Set yourself an upper price limit based on your desired return and the property’s potential rent. The calculation below will give you this figure.
(annual rent) ÷ (gross yield %) = maximum purchase price
Be firm on this limit and don’t exceed it.
Remember that vendors don’t have to accept the highest offer. If a buyer appears more credible and can move quickly, their offer may be more appealing. If you are not buying with cash, be sure to line up a conveyancer and surveyor and have a buy-to-let mortgage agreed in principle before you place an offer.
What are ‘aggressive’ sales?
‘Aggressive commercial practices’ is a term that appears in the Consumer Protection from Unfair Trading Regulations 2008.
Estate agents often have agreements with local brokers and/or conveyancers to pass them business in exchange for a commission fee.
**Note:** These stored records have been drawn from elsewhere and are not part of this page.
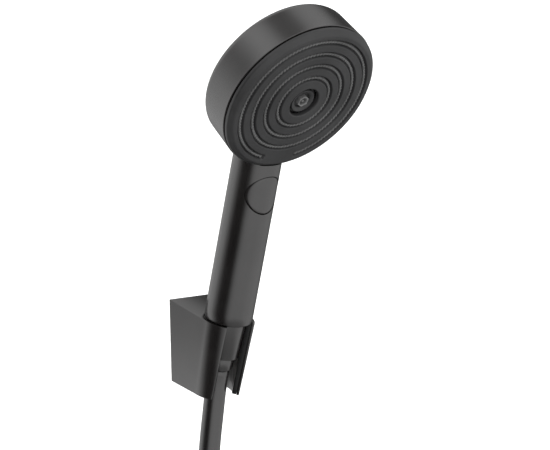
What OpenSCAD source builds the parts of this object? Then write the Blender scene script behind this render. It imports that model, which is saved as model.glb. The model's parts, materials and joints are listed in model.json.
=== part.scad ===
// Handheld shower head with push-button jet selection, resting in its wall
// holder, with its hose.  Millimetres, +Z up, +X right, the wall is at +Y.
// Origin: centre of the holder's wall face.

/* [Spray head] */
// Outer diameter of the head housing
head_d = 105; // [100:0.5:110]
// Depth of the housing's side wall, from the face joint to its back edge
head_depth = 21.7; // [20:0.1:24]
// Height of the domed back behind that edge
dome_h = 9.8; // [8:0.2:11]
// Diameter of the spray face plate
face_d = 103.8; // [98:0.1:104]
// Height of the face plate's surface at the centre, above the joint plane
face_rise = 7.28; // [6.5:0.02:8]
// Radius of the innermost nozzle groove
ring_first_r = 18.2; // [16:0.1:20]
// Radial spacing of the nozzle grooves
ring_pitch = 8.6; // [8:0.1:8.8]
// Number of nozzle grooves
ring_n = 4; // [3:1:4]

/* [Handle] */
// Handle diameter
handle_d = 30.8; // [29:0.2:32]
// Wall thickness of handle and housing
wall = 2.4; // [2:0.1:2.8]
// Length from the level of the face centre to the handle's lower end
handle_len = 158.8; // [150:0.2:165]
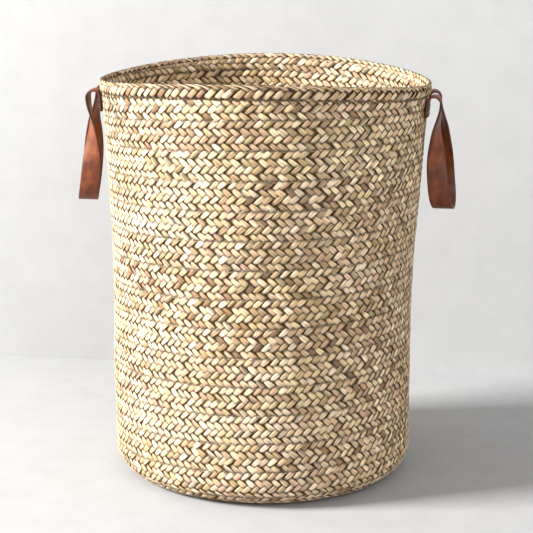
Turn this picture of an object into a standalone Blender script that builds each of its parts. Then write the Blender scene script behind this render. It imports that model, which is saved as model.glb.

Attempting to sell these ‘in-house’ services to customers is quite normal. But some firms might exploit customers by applying undue pressure to use these services.
A common tactic is to talk up the vendor’s determination to sell and the number of other buyers waiting to put in an offer. The agent will then suggest that using their in-house services is the quickest way to proceed.
How to avoid them
The 2008 Regulations define ‘aggressive commercial practices’ as sales tactics that impair the consumer’s freedom of choice. This makes applying pressure in the manner described above a criminal offence.
Estate agents should be familiar with the Office for Fair Trading’s guidance on property sales. If you encounter sales tactics such as this, remind the agent that it is illegal to hinder your freedom of choice. If they persist, the OFT can provide support and guidance.
Note that a mortgage lender may ask you to instruct a particular conveyancing firm. This does not constitute aggressive commercial practices. This is because the lender is not actually selling you the services of the solicitor.
The buy-to-let finance you choose is a crucial component of your investment. Always be sure you have the freedom needed to examine all your options.